Quoting Lyra, who said ‘I don’t care if there’s a United Ireland, I don’t care if there’s a stronger union, I just want a better life’, Susan said that it strikes her that we are “quite unfair to the young people in the North today”.
“We sort of say, ‘Oh, you have no idea what it used to be like. You think you have it bad, it used to be you couldn’t walk down the street without being shot at. But how is that their business? They are young people trying to make a living in a world in which they’re threatened by climate catastrophe, poverty, Brexit, the sheer difficulty of making a living in a ruined climate and society and we are turning around and saying, ‘well you don’t know how lucky you are’. They’re not lucky at all. They’re looking at their parents who are messed up because of The Troubles. They’re looking at their grandparents who maybe were killed. It’s not lucky at all,” she said.
Susan highlighted the importance of sharing these struggles and coming together in a spirit of understanding.

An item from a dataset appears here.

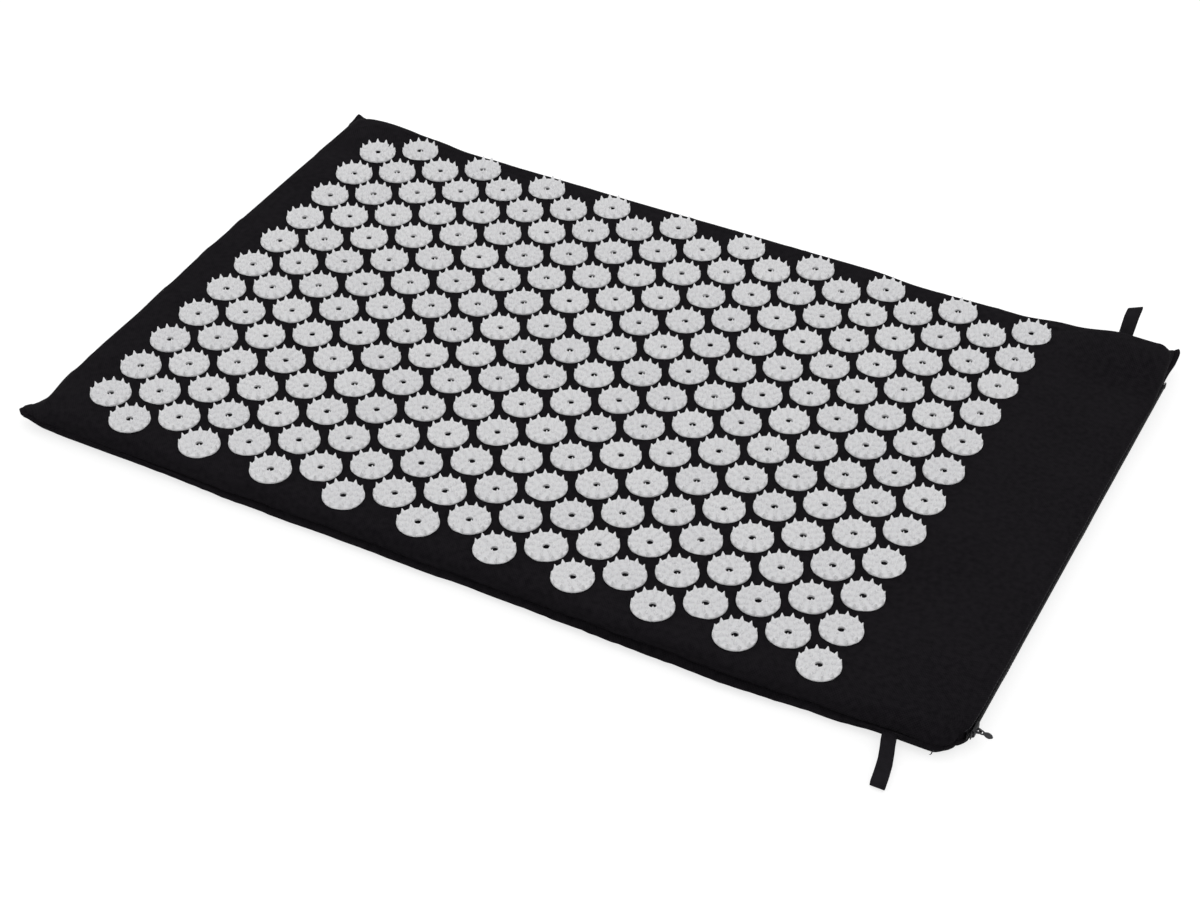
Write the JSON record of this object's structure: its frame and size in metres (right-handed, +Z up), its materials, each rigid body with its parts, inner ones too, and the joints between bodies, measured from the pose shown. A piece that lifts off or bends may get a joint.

Discussing Derry Girls, which has become a television phenomenon internationally, she said “I think Derry Girls is absolutely brilliant. It has done more for educating people around the world about Northern Ireland than anything else”.
“It is quite remarkable how much people of my generation also relate to it. When I look at my diaries from my school days, sex plays a much bigger part in my preoccupations than The Troubles,” she said.
She commented that her diaries alluded in little asides to The Troubles going on but only in how they related to her social life, and this is something that she feels the producers of Derry Girls have got bang on.
“That’s what it is like in Derry Girls and the girls are just absolutely full of their hormones and their music and their desire for teenage kicks, and the Troubles is there marginal and all impacting but it’s not the centre of their lives”.